Mitchell owns a championship core if he could ever get it on the court at the same time: Jarrett Allen missed his second straight game on Sunday with knee soreness, his 13th sit of the season after working all 82 in 2024-25. Cleveland won’t budge from the No. 4 seed before the season ends, all that means is Spider requires stealing a second round Game 2 in Detroit. And no better time to beat Boston for the first time this season than Game 1 of the Eastern finals.

Boston fans will laugh at this, and that’s fine, I’ll pretend they’re laughing at an old ‘Cheers’ joke and not my arguments for the Cleveland Cavaliers. Like the time Carla talked Sam out of trying out for the Red Sox not because she was his friend but mostly so she could snare a couple of Sox hunks inside Sam’s spring training dorm. Or when the whole bar ate sorghum, happily. Or when Woody made that amazing drink but couldn’t remember what went in it.

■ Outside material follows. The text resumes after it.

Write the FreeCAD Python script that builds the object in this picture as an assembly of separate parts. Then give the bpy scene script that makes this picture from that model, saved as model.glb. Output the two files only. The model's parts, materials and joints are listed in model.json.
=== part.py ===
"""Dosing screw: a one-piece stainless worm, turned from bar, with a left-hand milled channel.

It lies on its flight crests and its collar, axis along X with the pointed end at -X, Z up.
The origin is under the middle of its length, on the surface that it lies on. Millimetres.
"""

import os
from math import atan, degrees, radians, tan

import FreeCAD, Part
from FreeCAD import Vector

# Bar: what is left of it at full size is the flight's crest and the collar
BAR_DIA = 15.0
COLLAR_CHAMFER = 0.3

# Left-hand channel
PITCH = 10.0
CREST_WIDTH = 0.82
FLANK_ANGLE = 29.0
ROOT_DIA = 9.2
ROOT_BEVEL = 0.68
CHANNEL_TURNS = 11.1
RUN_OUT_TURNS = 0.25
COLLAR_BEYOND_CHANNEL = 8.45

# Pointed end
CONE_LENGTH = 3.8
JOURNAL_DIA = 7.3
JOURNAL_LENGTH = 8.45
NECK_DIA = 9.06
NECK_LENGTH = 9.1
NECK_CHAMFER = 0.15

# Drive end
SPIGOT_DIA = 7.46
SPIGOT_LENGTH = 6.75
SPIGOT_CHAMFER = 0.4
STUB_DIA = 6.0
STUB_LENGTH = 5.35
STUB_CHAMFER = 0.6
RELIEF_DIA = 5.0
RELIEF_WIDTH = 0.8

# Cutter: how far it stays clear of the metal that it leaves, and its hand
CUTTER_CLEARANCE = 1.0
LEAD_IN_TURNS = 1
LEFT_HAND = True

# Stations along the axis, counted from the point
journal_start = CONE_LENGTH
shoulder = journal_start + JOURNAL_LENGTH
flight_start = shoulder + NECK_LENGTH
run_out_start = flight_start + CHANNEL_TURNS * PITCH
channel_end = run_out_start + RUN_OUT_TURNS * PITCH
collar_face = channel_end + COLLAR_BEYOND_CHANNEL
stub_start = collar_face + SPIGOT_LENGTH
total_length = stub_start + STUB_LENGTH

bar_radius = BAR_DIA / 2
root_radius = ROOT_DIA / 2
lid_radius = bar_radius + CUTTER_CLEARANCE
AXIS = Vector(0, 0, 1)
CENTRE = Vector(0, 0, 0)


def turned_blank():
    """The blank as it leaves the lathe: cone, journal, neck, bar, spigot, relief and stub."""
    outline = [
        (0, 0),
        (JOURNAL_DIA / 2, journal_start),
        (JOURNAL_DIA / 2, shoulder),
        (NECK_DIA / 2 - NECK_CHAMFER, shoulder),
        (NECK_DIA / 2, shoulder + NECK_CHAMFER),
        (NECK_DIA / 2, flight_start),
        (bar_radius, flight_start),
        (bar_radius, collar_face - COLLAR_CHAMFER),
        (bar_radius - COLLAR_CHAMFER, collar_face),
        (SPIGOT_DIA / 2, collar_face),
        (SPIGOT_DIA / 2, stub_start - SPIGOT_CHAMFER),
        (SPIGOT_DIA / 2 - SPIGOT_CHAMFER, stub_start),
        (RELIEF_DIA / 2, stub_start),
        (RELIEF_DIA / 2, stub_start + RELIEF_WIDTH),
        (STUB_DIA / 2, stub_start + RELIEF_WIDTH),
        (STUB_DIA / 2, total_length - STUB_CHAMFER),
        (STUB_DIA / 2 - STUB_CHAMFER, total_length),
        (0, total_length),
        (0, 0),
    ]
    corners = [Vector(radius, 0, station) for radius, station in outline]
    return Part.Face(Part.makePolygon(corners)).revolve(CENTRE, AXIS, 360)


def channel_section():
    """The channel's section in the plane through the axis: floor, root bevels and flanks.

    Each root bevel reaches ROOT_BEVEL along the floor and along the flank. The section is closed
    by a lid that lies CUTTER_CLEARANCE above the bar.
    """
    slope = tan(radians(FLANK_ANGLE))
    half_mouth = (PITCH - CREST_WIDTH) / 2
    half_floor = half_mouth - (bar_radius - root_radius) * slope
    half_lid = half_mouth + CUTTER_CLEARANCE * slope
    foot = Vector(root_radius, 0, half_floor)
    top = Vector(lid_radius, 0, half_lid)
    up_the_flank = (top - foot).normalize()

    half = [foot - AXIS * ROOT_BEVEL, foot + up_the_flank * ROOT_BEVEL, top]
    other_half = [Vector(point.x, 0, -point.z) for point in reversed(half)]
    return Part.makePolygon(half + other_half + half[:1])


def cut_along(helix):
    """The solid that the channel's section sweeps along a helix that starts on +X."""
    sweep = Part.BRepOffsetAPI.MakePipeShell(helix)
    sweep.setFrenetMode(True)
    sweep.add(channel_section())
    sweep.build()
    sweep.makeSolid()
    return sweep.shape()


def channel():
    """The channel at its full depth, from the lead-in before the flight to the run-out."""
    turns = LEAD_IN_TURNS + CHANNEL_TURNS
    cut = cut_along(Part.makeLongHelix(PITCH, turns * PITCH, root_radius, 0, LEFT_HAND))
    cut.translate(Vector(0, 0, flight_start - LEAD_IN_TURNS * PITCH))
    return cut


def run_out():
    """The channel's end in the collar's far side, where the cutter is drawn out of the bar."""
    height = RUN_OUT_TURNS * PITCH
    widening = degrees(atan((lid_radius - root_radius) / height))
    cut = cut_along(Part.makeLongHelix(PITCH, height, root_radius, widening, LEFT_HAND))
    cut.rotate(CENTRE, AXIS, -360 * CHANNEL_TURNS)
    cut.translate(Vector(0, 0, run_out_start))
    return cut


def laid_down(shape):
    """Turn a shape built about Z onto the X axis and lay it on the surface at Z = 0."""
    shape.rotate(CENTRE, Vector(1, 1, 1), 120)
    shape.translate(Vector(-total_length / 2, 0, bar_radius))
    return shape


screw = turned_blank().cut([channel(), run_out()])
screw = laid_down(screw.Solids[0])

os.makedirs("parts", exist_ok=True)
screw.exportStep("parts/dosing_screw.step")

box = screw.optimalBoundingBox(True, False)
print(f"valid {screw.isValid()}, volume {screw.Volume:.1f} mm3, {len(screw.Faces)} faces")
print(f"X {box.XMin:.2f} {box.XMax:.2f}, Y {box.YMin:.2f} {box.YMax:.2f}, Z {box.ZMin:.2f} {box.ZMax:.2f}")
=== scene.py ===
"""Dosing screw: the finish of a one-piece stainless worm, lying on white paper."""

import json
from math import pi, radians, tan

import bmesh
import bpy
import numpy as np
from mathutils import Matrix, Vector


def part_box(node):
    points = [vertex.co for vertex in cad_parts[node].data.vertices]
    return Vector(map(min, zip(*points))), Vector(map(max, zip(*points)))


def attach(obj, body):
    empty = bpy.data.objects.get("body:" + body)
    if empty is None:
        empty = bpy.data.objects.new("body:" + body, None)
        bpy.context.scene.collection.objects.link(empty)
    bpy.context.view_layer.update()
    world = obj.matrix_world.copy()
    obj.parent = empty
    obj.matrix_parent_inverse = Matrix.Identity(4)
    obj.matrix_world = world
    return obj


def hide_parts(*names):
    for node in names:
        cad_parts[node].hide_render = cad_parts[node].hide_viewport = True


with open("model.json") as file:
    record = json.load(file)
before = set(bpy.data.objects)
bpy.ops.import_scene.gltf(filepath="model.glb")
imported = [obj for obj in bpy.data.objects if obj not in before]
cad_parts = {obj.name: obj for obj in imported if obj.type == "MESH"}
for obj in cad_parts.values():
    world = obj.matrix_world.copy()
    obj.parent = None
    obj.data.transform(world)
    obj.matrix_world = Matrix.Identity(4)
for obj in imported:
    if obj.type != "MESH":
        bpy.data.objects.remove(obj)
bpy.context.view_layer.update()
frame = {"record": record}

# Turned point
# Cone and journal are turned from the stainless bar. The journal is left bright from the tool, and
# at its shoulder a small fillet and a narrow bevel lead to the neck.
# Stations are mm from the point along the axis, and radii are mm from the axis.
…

Boston fans don’t want to recognize that they wasted winter watching an incomplete team because Boston wasn’t, not when the Celtics are second in the East, second-best point differential in the NBA even without Jayson Tatum. The Celtics weren’t even supposed to clock in this season, may clock out with a champagne shower, goggles materializing from storage.

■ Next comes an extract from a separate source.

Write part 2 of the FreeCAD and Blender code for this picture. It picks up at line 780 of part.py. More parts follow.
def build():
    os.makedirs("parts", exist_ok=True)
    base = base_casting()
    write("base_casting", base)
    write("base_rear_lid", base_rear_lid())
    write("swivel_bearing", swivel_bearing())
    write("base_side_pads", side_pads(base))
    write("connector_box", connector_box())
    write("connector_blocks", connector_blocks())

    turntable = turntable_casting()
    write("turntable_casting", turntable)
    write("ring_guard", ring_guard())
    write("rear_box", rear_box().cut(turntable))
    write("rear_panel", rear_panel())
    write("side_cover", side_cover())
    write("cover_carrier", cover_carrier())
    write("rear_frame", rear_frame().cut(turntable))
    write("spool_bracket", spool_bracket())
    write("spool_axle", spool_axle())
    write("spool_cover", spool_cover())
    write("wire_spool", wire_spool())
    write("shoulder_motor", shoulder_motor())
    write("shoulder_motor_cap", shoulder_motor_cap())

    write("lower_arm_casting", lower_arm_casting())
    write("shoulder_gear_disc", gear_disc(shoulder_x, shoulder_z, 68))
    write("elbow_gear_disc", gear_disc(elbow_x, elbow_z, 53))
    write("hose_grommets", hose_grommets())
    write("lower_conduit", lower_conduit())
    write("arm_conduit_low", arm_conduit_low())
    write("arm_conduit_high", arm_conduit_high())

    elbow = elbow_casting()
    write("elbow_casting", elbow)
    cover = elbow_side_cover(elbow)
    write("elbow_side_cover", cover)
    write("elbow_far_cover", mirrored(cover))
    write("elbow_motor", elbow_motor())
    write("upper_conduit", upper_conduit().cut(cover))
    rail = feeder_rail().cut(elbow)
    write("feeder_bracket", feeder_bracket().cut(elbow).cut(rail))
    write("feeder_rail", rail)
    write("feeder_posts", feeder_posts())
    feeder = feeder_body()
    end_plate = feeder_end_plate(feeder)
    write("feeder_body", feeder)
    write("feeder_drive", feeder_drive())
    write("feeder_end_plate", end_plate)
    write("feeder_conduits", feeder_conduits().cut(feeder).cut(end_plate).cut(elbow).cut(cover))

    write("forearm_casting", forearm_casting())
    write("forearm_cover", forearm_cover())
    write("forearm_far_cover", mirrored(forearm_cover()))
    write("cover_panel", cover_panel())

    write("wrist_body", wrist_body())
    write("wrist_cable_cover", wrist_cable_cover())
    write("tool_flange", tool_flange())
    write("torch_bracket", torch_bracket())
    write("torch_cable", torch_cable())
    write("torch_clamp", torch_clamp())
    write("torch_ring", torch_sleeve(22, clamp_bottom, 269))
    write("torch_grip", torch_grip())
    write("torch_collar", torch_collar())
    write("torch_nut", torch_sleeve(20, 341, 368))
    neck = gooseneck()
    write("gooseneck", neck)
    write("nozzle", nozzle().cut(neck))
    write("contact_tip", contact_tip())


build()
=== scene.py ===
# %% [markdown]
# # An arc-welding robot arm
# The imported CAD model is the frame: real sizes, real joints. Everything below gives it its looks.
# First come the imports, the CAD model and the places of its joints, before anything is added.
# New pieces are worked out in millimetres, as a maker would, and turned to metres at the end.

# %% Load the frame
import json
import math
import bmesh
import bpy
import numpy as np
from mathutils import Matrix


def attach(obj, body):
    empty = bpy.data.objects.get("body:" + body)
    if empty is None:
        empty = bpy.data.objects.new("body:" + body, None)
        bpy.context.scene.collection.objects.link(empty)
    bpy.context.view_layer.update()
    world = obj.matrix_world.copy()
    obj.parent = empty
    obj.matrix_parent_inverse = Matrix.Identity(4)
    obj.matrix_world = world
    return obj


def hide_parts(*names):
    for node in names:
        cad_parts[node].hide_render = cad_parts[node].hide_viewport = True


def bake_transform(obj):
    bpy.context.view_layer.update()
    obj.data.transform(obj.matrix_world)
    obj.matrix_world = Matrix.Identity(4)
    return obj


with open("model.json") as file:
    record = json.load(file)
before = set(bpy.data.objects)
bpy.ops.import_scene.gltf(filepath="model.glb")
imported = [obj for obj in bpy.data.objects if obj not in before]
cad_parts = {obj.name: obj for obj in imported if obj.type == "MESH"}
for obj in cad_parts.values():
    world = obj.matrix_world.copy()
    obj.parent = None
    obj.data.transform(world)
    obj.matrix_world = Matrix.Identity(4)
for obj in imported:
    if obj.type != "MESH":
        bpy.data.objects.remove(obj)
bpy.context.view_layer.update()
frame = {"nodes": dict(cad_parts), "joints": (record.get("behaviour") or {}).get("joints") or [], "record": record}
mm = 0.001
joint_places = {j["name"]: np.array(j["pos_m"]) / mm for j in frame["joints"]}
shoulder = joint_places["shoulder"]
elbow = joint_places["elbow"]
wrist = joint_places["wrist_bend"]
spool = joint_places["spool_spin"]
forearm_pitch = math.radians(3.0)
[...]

Sunday was whiplash, dragging an early seven-point Cleveland advantage to a 26-point Boston lead. Jayson Tatum working the closest an NBA team can get to a back-to-back (Boston worked in Cleveland 42 hours after tipping victoriously over Dallas, in Boston) and looking every bit the unruffled top NBA pitchman, 20 points in 27 minutes against Cleveland, 15-12-7 assists in 27 minutes versus the Mavs.

The Cavaliers enjoyed the opposite itinerary, the longest stretch of days off allowed, last working March 3 and in Ohio. Plenty of time for practice, plenty of space for growth. Couldn’t blame the layoff for Sunday’s snore, either, it wasn’t the emergence of March bloomery or the urge to spring forward that got in the way of Cleveland playing defense on Sunday.

While the Cavs obsessed over what went wrong on the other end, the Boston offense hummed with all the 2025-26 hallmarks: Jaylen Brown probing, Payton Pritchard crossing goofballs over, Baylor Scheierman tossing Cliff Hagen-styled lefty looks into the goal, Sam Hauser leaking, always leaking, splashing 5-10 three-pointers in a contest where Cleveland missed 20 of its first 22 from deep. Where Cleveland feints, then considers, Boston rolls and counters.

It scans: Cleveland is all new faces. Even Celtic breakouts Neemias Queta and Scheierman worked in Boston’s system as deep reserves in previous seasons. It makes sense when Jayson Tatum blends with the teammates he hasn’t worked with since May, he’s blended so successfully with each of them before. Save for rookie Hugh Gonzalez (several Larry Bird jerseys in Sunday’s Cleveland but even more Hugh Gonzalez jerseys, which makes sense, Larry’s last game was in “Cleveland“) and (capable Nikola Vucevic replacement) Luka Garza.

Cleveland, like Richfield, isn’t Cleveland yet. Not without Jarrett Allen, James Harden’s new video game, the piece to make the paint mightier. Allen was a crucial worry in previous postseasons but not with this crew, not with Harden. The Cavaliers boast the postseason luxury of keeping either Mitchell or Harden on the floor at all times, a stagger to sock the opposition’s jaw. All of this, admittedly, relies on James Harden showing up in the playoffs.

Boston’s potential championship return is no gimmick or novelty. The NBA’s second-best point differential boasts an MVP candidate, Jaylen Brown turning over from Pippen into Jordan in a single possession, then it added whatever Jayson Tatum makes of this comeback crusade.

Detroit is injured, New York unwritten, Boston was in business even if Tatum remained sidelined through October. The only thing to trip the Celtics might be Jayson Tatum confusing NBA games with intense one-on-one workouts while refamiliarizing himself with NBA protocol. Not turning the ball over by stepping in-bounds while in-bounding it, calling for the ball back after a miss, walking off the court to find a water fountain after making a three, little things like that.

The NBA had all this time to take our licks at the Celtics, this is the best we could come up with. Couldn’t even keep them in third place during a season where the Patriots made the Super Bowl. Boston avoids luxury taxes, and everyone got an extra biscuit when Tatum’s 20 field goal attempts per game took 62 games off. Luka Garza took two biscuits but that’s OK, he’s hungry, his shot diet is buttery.

Boston remains a problem. The only Eastern team that can stop them would be a surprise. Cleveland is capable, could be that surprise, but the Celtics demand so much. To surprise Boston four playoff times in seven playoff tries is to shock.